Zowel natalizumab als anti-CD20 B-celdepleterende middelen zijn hoogeffectieve ziektemodulerende therapieën (‘disease-modifying therapies’, DMT’s) die goedgekeurd zijn voor de behandeling van patiënten met MS die relapsen ervaren. Gegevens over het effect van switchen van anti-CD20-middelen naar natalizumab zijn schaars, maar wel van belang voor artsen en patiënten die overwegen te veranderen van behandeling. Tijdens ECTRIMS 2024 gaf Jonathan Calkwood (Minnesota Center for Multiple Sclerosis, Plymouth, VS) een posterpresentatie over de resultaten van een retrospectieve database-studie.1
Bij patiënten met MS die ziekteprogressie vertonen wordt vaak een behandeling met DMT’s aanbevolen.2 Er zijn verschillende DMT’s beschikbaar voor de behandeling van patiënten met MS die relapsen ervaren, waaronder anti-CD20-middelen en natalizumab.3 Het is niet ongebruikelijk dat patiënten overstappen van de ene naar de andere DMT, maar er zijn weinig gegevens beschikbaar over de effecten van een dusdanige switch op de werkzaamheid en veiligheid van de behandeling.4,5
Deze retrospectieve studie maakt gebruik van patiëntgegevens afkomstig uit de database van een Amerikaanse zorgverzekeraar. Gegevens van volwassen patiënten die op basis van de International Classification of Diseases-10 G35 gediagnosticeerd werden met MS en na behandeling met een anti-CD20-middel geswitcht werden naar natalizumab werden geïncludeerd. De eerste declaratie voor natalizumab na de switch werd gebruikt als indexdatum. Daarnaast moesten medische en apotheek-gegevens van tenminste 12 maanden voorafgaand aan de indexdatum beschikbaar zijn, om in aanmerking te komen voor inclusie. De uitkomstmaten waren het jaarlijkse relapspercentage (‘annualized relapse rate’, ARR), de tijd tot de eerste relaps, het zorggebruik gemeten met de MS ‘healthcare resource utilization’ (HRU) en de zorgkosten.

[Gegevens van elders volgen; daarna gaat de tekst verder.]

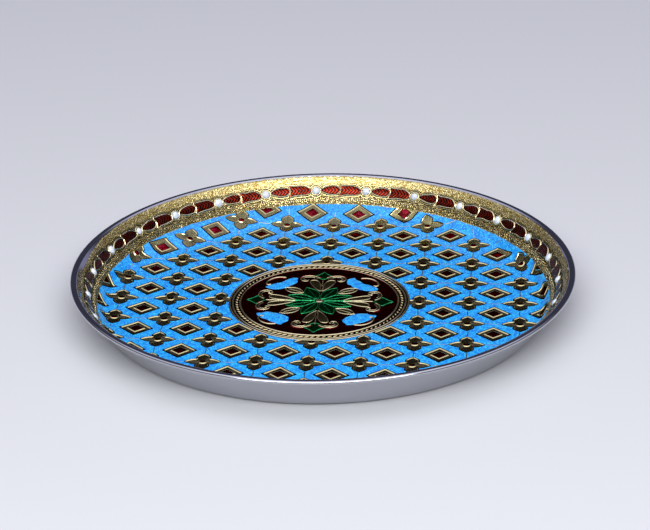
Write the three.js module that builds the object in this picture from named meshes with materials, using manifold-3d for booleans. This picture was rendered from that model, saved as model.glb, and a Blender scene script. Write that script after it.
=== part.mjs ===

In totaal werden de gegevens van 188 patiënten met MS geïncludeerd in de analyse. Bij 170 deelnemers vond voor de switch een behandeling met ocrelizumab plaats, terwijl 18 deelnemers voor de indexdatum behandeld werden met rituximab (gemiddelde leeftijd: 43,5 jaar; 77,1% vrouw). De deelnemers waren gemiddeld 489,6 dagen behandeld met een van deze anti-CD20-middelen, en 64% was langer dan 360 dagen met een anti-CD20-middel behandeld. De gemiddelde ‘washout’-periode, de tijd tussen de laatste dosis anti-CD20 en de eerste dosis natalizumab, was 158,1 dagen. De gemiddelde behandelduur blootstellingsduur aan natalizumab was 440 dagen.
Tijdens de behandeling met het anti-CD20-middel was de ARR 0,21, vergeleken met 0,17 na de switch naar behandeling met natalizumab (RR [95%-BI]: 0,81 [0,48-1,36]; p=0,42). Het percentage relapsvrije patiënten 12 maanden na de switch van het anti-CD20-middel naar natalizumab was 85,2%. De HRU en zorgkosten verschilden niet voor en na de switch.
Uit deze retrospectieve analyse van de verzekeringsgegevens van Amerikanen met MS blijkt dat degenen die switchen van een behandeling met een anti-CD20-middel naar behandeling met natalizumab een vergelijkbare ARR en relapsvrij percentage hebben voor en na de switch. Ook de het zorggebruik gemeten met de HRU en de zorgkosten zijn vergelijkbaar voor en na de switch van anti-CD20 naar natalizumab.